I made acquaintance with them with just the degree of intimacy that suited me. It was an intimacy born on their side of ennui or loneliness, that withheld few secrets, but one that separation irrevocably broke. It was close because its limits were settled in advance. Looking back on that long procession I cannot think of anyone who had not something to tell me that I was glad to know. I seemed to myself to develop the sensitiveness of a photographic plate. It did not matter to me if the picture I formed was true; what mattered was that with the help of my imagination I could make of each person I met a plausible harmony. It was the most entrancing game in which I had ever engaged.

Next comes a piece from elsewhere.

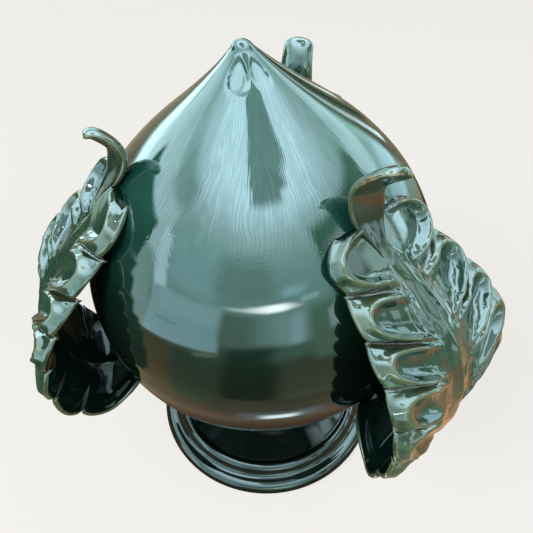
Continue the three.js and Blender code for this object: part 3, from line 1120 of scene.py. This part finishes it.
# The tent's flags, panes and strips in the order in which they are laid, as rows of Patch's fields.
PATCHES = tuple(Patch(*row) for row in (
    (-190, 190, 74, 95, 2, (1.1, 1.7, 1.6)),
    (8, 26, 77.5, 81, 1, (30, 32, 32)),
    (-10, 30, 57.5, 76, 2.6, (1.6, 2.4, 2.5)),
    (-15, 44, 61.5, 76, 1.5, (1.5, 2.3, 2.3), 0, -0.05),
    (-18, 57, 65, 76, 1.5, (1.5, 2.3, 2.3), 0, -0.05),
    (-134, -73, 12, 37, 2, (3.2, 4.7, 5)),
    (-96, -68, 36, 46, 3, (1.9, 2.9, 3), 0, 0.15),
    (-90, -70, -10, 17, 2.5, (1.6, 2.6, 2.6), -0.3),
    (-63, -27, 12, 38, 6, (2, 3.5, 3.7)),
    (-30, 6, 16, 37, 6, (1.3, 2, 2)),
    (-70.5, -61, -4, 29, 1.5, (3.9, 6.1, 6.8), -0.43),
    (-90, -64, -20, -8.5, 1.5, (1.5, 2.3, 2.2), 0, 0.1),
    (-67, -24.5, -17.5, 8, 1.5, (1.9, 3.3, 3.6), 0, 0.09),
    (-62, -22, 0, 9, 2.5, (2.2, 3.7, 4), 0, 0.06),
    (-62, -49, -6.4, -5, 0.8, (1.4, 2.5, 2.5), 0, 0.15),
    (-24.5, -2, -7, 8.5, 2, (0.75, 1.2, 0.95), 0.1, 0, 1.5),
    (-5, 8, -8, 8.5, 3, (1.2, 2.1, 1.9), 0, 0, 4),
    (4, 24, -9, 8.5, 2.5, (1.7, 2.8, 2.8), 0, 0.1, 3),
    (14, 21, -8, 7, 2, (2.2, 3.7, 4.2), 0.15, 0, 1),
    (-24, 6, -64, -9, 4, (0.07, 0.11, 0.06), 0.1, 0.08, 3),
    (4, 26, -20, -9, 4, (0.5, 0.95, 0.75), 0.2, 0.1, 4),
    (8, 40, -64, -20, 4.5, (0.38, 0.46, 0.3), 0.1, 0, 4),
    (-20, 21, 10.4, 11.7, 0.9, (6, 7.6, 7.9), 0, 0.01, 5),
    (-8, 17, 10.2, 13, 1, (10, 12, 12.3), 0, 0.02, 5),
    (0, 13, 10, 13.6, 1.2, (15, 17, 17.5), 0, 0.03, 4),
    (12, 26, 17.5, 23, 2, (2.4, 4.4, 4.9), 0.5, 0, 2),
    (22, 33, 12.5, 15.5, 1.2, (2.6, 4.4, 4.6)),
    (25, 42, -24, 9, 4, (0.7, 1.3, 0.9)),
    (-104, -49, -64, -20.5, 2.5, (0.42, 0.34, 0.17)),
    (-49, -24, -64, -20, 4, (0.22, 0.32, 0.2)),
    (-37, -24.5, -21, -17, 1.5, (0.9, 1.15, 0.8), 0, 0.3),
    (-24, 42, -67, -55, 3, (0.3, 0.28, 0.18)),
    (-14, 28, -73.5, -66, 2, (0.6, 0.68, 0.72), 0, 0, 6),
    (-3, 15, -72.2, -68.4, 1.2, (4.4, 5.4, 5.6), 0, 0, 4),
    # Painted reflection: these green flags stand for the left leaf as the bud mirrors it.
    (-122, -84, 4, 23, 1.2, (0.1, 0.2, 0.15), 0, 0.1),
    (-122, -83, -3, 5, 1.5, (0.08, 0.17, 0.13), 0.3),
    (-122, -80, -10, -2, 1.5, (0.07, 0.15, 0.11), -0.2),
    (-122, -75, -17, -9, 1.5, (0.06, 0.14, 0.1), -0.3),
    (-122, -69, -25, -15.5, 1.5, (0.06, 0.13, 0.1), -0.2),
    (-122, -65, -36, -23.5, 1.5, (0.05, 0.12, 0.09), -0.1),
    (-122, -62.5, -51, -34.5, 1.5, (0.05, 0.1, 0.08)),
    (-122, -66, -57, -50, 1.5, (0.04, 0.08, 0.06), 0.5),
    (42, 112, -64, 38, 3, (0.45, 0.75, 0.55), 0, -0.12),
    (50, 126, -70, -17, 4, (0.8, 0.45, 0.24), 0, 0, 9),
    (48, 64, 14, 33, 2.5, (2, 2.6, 2.9), 0.2),
    (66, 78, 2, 22, 3, (2.4, 3.6, 3.6), -0.3),
    (83, 91, -2, 21, 1.8, (2.8, 4.3, 4.7), 0.3),
    (95, 103, 2, 19, 1.8, (4.2, 6.4, 7.1), 0.3),
    (36, 50, -3, 6, 1.5, (2.2, 3, 3), 0, 0.2),
    (108, 138, 14, 30, 2, (3, 4.5, 4.8), 0, 0.3),
    (112, 138, -6, 8, 2, (1.8, 2.9, 3.2), -0.6),
    (138, 190, -64, 24, 3, (0.3, 0.25, 0.15)),
    (143, 146, -12, 24, 0.8, (1.8, 2.5, 2.5), -0.1),
    (150, 154, -12, 22, 1, (0.05, 0.09, 0.06), -0.1),
    (158, 161, -12, 20, 0.8, (1.4, 1.6, 1.5), -0.1),
    (-156, -124, 2, 12, 2, (4, 6, 6.6)),
    (-190, -132, -64, 1, 4, (0.45, 0.36, 0.25)),
    (-190, -122, -100, -26, 4, (0.1, 0.06, 0.035)),
    (122, 190, -100, -26, 4, (0.1, 0.06, 0.035)),
))


@dataclass
class Stage:
    """The floor, the lights and the camera.

    The ramp is the tent's glow by elevation. Each lamp is a name, a place, a side and a power.
    """

    focal_pixels: float = 530.0
    frame_pixels: float = 533.0
    axis_pixel: tuple[float, float] = (262.1, 263.8)
    azimuth: float = 17.0
    elevation: float = 45.2
    roll: float = -2.36
    distance: float = 3.24 * Bud.radius
    aim_height: float = 1.52 * Bud.radius
    backdrop: Colour = (0.905, 0.888, 0.855)
    room_light: float = 0.45
    floor_reach: float = 6.0
    floor_drop: float = 0.2 * MM
    paper_glow: float = 0.8
    tent_radius: float = 1.6
    tent_middle: float = 0.158
    mat_start: float = 75.0 * MM
    mat_tuck: float = 11.0 * MM
    mat_lift: float = 0.4 * MM
    mat_top: float = -6.0
    lamps: tuple = (("key", (-0.9, -1.1, 1.6), 0.9, 26.0), ("fill", (1.4, -0.6, 0.9), 1.2, 12.0))
    ramp: tuple[tuple[float, Colour], ...] = (
        (-89, (0.1, 0.06, 0.035)), (-80, (0.3, 0.19, 0.12)), (-75, (0.45, 0.33, 0.22)),
        (-60, (0.34, 0.28, 0.18)), (-25, (0.35, 0.4, 0.28)), (-10, (0.7, 1, 0.85)),
        (0, (1.1, 1.8, 1.6)), (8, (1.4, 2.4, 2.3)), (25, (1.65, 2.8, 2.8)), (35, (1.9, 3.2, 3.1)),
        (40, (2.4, 3.8, 3.9)), (46, (3.3, 4.9, 5.3)), (52, (4.6, 7, 7.9)), (60, (6, 9, 10.1)),
        (90, (6.4, 9.6, 10.8)),
    )

    def camera(self) -> None:
        """Puts the camera at the photograph's place: above the bud, close, and leaning a little."""
        turn, rise, roll = (math.radians(v) for v in (self.azimuth, self.elevation, self.roll))
        spin = Matrix.Rotation(turn, 3, "Z")
        back = spin @ Vector((0.0, -math.cos(rise), math.sin(rise)))
        right = spin @ Vector((1.0, 0.0, 0.0))
        up = back.cross(right)
        level = right * math.cos(roll) + up * math.sin(roll)
        upright = up * math.cos(roll) - right * math.sin(roll)
        middle = self.frame_pixels / 2.0
        off_x = (middle - self.axis_pixel[0]) / self.focal_pixels
        off_y = (self.axis_pixel[1] - middle) / self.focal_pixels
        back = (back - level * off_x - upright * off_y).normalized()
        level = (level - back * level.dot(back)).normalized()
        place = spin @ Vector((0.0, -self.distance * math.cos(rise), self.distance * math.sin(rise)))
        place.z += self.aim_height
        data = bpy.data.cameras.new("camera")
        data.lens = data.sensor_width * self.focal_pixels / self.frame_pixels
        data.clip_start = 0.01
        camera = bpy.data.objects.new("camera", data)
        axes = Matrix((level, back.cross(level), back)).transposed()
        camera.matrix_world = Matrix.Translation(place) @ axes.to_4x4()
        bpy.context.scene.collection.objects.link(camera)
        bpy.context.scene.camera = camera

    def floor(self) -> None:
        """Lays a wide pale floor that the camera and the glazes see at the backdrop's colour."""
        far, z = self.floor_reach, -self.floor_drop
        points = np.array([[-far, -far, z], [far, -far, z], [far, far, z], [-far, far, z]])
        plane = make_object("floor", points, [(0, 1, 2, 3)], {})
        bench = Bench.material("floor_paper")
        paper = bench.shade({"Base Color": self.backdrop, "Roughness": 0.9, "Specular IOR Level": 0.0})
        seen = bench.ray("Camera") + bench.ray("Glossy") + bench.ray("Transmission")
        glow = bench.node("ShaderNodeEmission", {}, {"Color": self.backdrop, "Strength": 1.0})
        bench.veil(seen.least(1.0) * self.paper_glow, glow)
        plane.data.materials.append(paper)

    def world(self) -> None:
        """Fills the room with soft grey light behind a pale backdrop."""
        bench = Bench(bpy.data.worlds.new("room"))
        bpy.context.scene.world = bench.shade({"Color": self.backdrop, "Strength": self.room_light})
        pale = bench.node("ShaderNodeBackground", {}, {"Color": self.backdrop, "Strength": 1.0})
        bench.veil(bench.ray("Camera"), pale)

    def tent(self) -> None:
        """Hangs a light tent that only the glaze's shine sees.

        It is one skin of rings about the object: a mat that lies on the floor below the horizon, and a wide
        dome above it. Its glow follows a ramp up the rings, over which the patches are laid in turn.
        """
        el, az = np.meshgrid(np.linspace(-89.0, 89.5, 358), np.linspace(-180.0, 180.0, 361), indexing="ij")
        rise, turn = np.radians(el), np.radians(az + self.azimuth - 90.0)
        mat = self.mat_start + self.tent_middle / np.tan(np.radians(np.maximum(-el, 1.0)))
        mat = np.minimum(mat - self.mat_tuck * smooth(86.0, 89.0, -el), self.tent_radius)
        reach = np.where(el < self.mat_top, mat, self.tent_radius * np.cos(rise))
        height = np.maximum(self.tent_middle + self.tent_radius * np.sin(rise), self.mat_lift)
        height = np.where(el < self.mat_top, self.mat_lift, height)
        points = revolve(reach, height, turn)
        steps, tints = zip(*self.ramp)
        glow = np.stack([np.interp(el, steps, part) for part in zip(*tints)], axis=-1)
        for patch in PATCHES:
            cover = patch.cover(az, el)[..., None]
            glow = glow * (1.0 - cover) + np.array(patch.glow) * cover
        rows, columns = el.shape
        a = (np.arange(rows - 1)[:, None] * columns + np.arange(columns - 1)).ravel()
        quads = np.stack([a, a + columns, a + columns + 1, a + 1], axis=-1)
        skin = make_object("light_tent", points, quads.tolist(), {})
        layer = skin.data.color_attributes.new("glow", "FLOAT_COLOR", "POINT")
        layer.data.foreach_set("color", np.c_[glow.reshape(-1, 3), np.ones(el.size)].ravel())
        bench = Bench.material("tent_light")
        light = bench.shade({
            "Base Color": (0.0, 0.0, 0.0), "Specular IOR Level": 0.0,
            "Emission Color": bench.mark("glow", "Color"), "Emission Strength": 1.0,
        })
        light.cycles.emission_sampling = "NONE"
        skin.data.materials.append(light)
        skin.visible_camera = skin.visible_diffuse = skin.visible_shadow = skin.visible_transmission = False

    def lamp(self, name: str, place: tuple[float, float, float], size: float, power: float) -> None:
        """Hangs a soft square lamp that faces the bud.

        Args:
            name: the lamp's name.
            place: where it hangs, in metres.
            size: its side, in metres.
            power: its power in watts.
        """
        data = bpy.data.lights.new(name, "AREA")
        data.energy, data.size = power, size
        lamp = bpy.data.objects.new(name, data)
        lamp.visible_glossy = False
        lamp.location = place
        aim = Vector((0.0, 0.0, self.aim_height)) - Vector(place)
        lamp.rotation_mode = "QUATERNION"
        lamp.rotation_quaternion = aim.to_track_quat("-Z", "Y")
        bpy.context.scene.collection.objects.link(lamp)

    def build(self) -> None:
        """Sets the view, the camera, the floor, the room and the lights."""
        bpy.context.scene.view_settings.view_transform = "Standard"
        self.camera()
        self.floor()
        self.world()
        self.tent()
        for name, place, size, power in self.lamps:
            self.lamp(name, place, size, power)


def dress(piece: bpy.types.Object, glaze: bpy.types.Material, node: str) -> None:
    """Gives a piece its glaze and puts it in its solid's place.

    Args:
        piece: the finished piece.
        glaze: its material.
        node: the solid that it stands for.
    """
    piece.data.materials.clear()
    piece.data.materials.append(glaze)
    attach(piece, "root")
    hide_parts(node)
    low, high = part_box(node)
    log.info("%s stands for %s, %s to %s", piece.name, node, tuple(low), tuple(high))


def main() -> None:
    """Builds the pumo on its stage, piece by piece."""
    logging.basicConfig(level=logging.INFO, format="%(name)s: %(message)s")
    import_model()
    Stage().build()
    bud = Bud()
    dress(bud.build(), BudGlaze().make(bud), "bud")
    dress(Foot().build(), FootGlaze().make(), "foot")
    leaf_glaze = LeafGlaze().make()
    # The straps' darker rust helps paint the dark reflection on their outer faces.
    strap_gloss = Gloss(ior=1.2, coat_ior=1.75)
    strap_glaze = LeafGlaze("stem_glaze", rust=(0.12, 0.055, 0.022), gloss=strap_gloss).make()
    leaves = (
        Leaf(Side.BACK, bud, 75.0 * MM, 42.5 * MM, 0.07, 0.0, 0.0),
        Leaf(Side.LEFT, bud, 70.5 * MM, 40.0 * MM, -0.05, 1.2 * MM, 1.5 * MM),
        Leaf(Side.RIGHT, bud, 80.5 * MM, 45.5 * MM, 0.19, 5.0 * MM, -1.5 * MM),
    )
    straps = (
        Stem(Side.BACK, bud, 34.0 * MM, 12.0 * MM, 3.5 * MM, 0.15, 0.7, 0.0),
        Stem(Side.LEFT, bud, 33.0 * MM, 9.7 * MM, 0.3 * MM, -0.19, 0.58, 33.0),
        Stem(Side.RIGHT, bud, 38.4 * MM, 14.2 * MM, -2.6 * MM, 0.02, 0.72, -27.0),
    )
    for leaf, strap in zip(leaves, straps):
        dress(leaf.build(), leaf_glaze, f"leaf_{leaf.side.label}")
        dress(strap.build(), strap_glaze, f"stem_{strap.side.label}")


if __name__ == "__main__":
    main()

One reads that no one exactly resembles anyone else, and that every man is unique, and in a way this is true, but it is a truth easy to exaggerate: in practice men are very much alike. They are divided into comparatively few types. The same circumstances mould them in the same way. Certain characteristics infer certain others. You can, like the palaeontologist, reconstruct the animal from a single bone. The characters which have been a popular form of letters since Theophrastus, and the humours of the seventeenth century, prove that men sort themselves into a few marked categories. Indeed this is the foundation of realism, which depends for its attractiveness on recognition. The romantic method turns its attention to the exceptional; the realistic to the usual. The slightly abnormal circumstances in which men live in the countries where life is primitive or the en-vironment alien to them, emphasizes their ordinariness so that it gains a character of its own; and when they are in themselves extraordinary, which of course they sometimes are, the want of the usual restraints permits them to develop their kinks with a freedom that in more civilized communities can be but hardly won. Then you have creatures that realism can hardly cope with. I used to stay away till my receptivity was exhausted and I found that when I met people I had no longer the power to make the imaginative effort to give them shape and coherence; then I returned to England to sort out my impressions and rest till I felt my powers of assimilation restored. At last, after seven, I think, of these long journeys I found a certain sameness in people. I met more and more often types that I had met before. They ceased to interest me so much. I concluded that I had come to the end of my capacity for seeing with passion and individuality the people I went so far to find, for I had never doubted that it was, I who gave them the idiosyncrasies that I discovered in them, and so I decided that there was no further profit for me in travel. I had twice nearly died of fever, I had been nearly drowned, I had been shot at by bandits. I was glad to resume a more ordered way of life.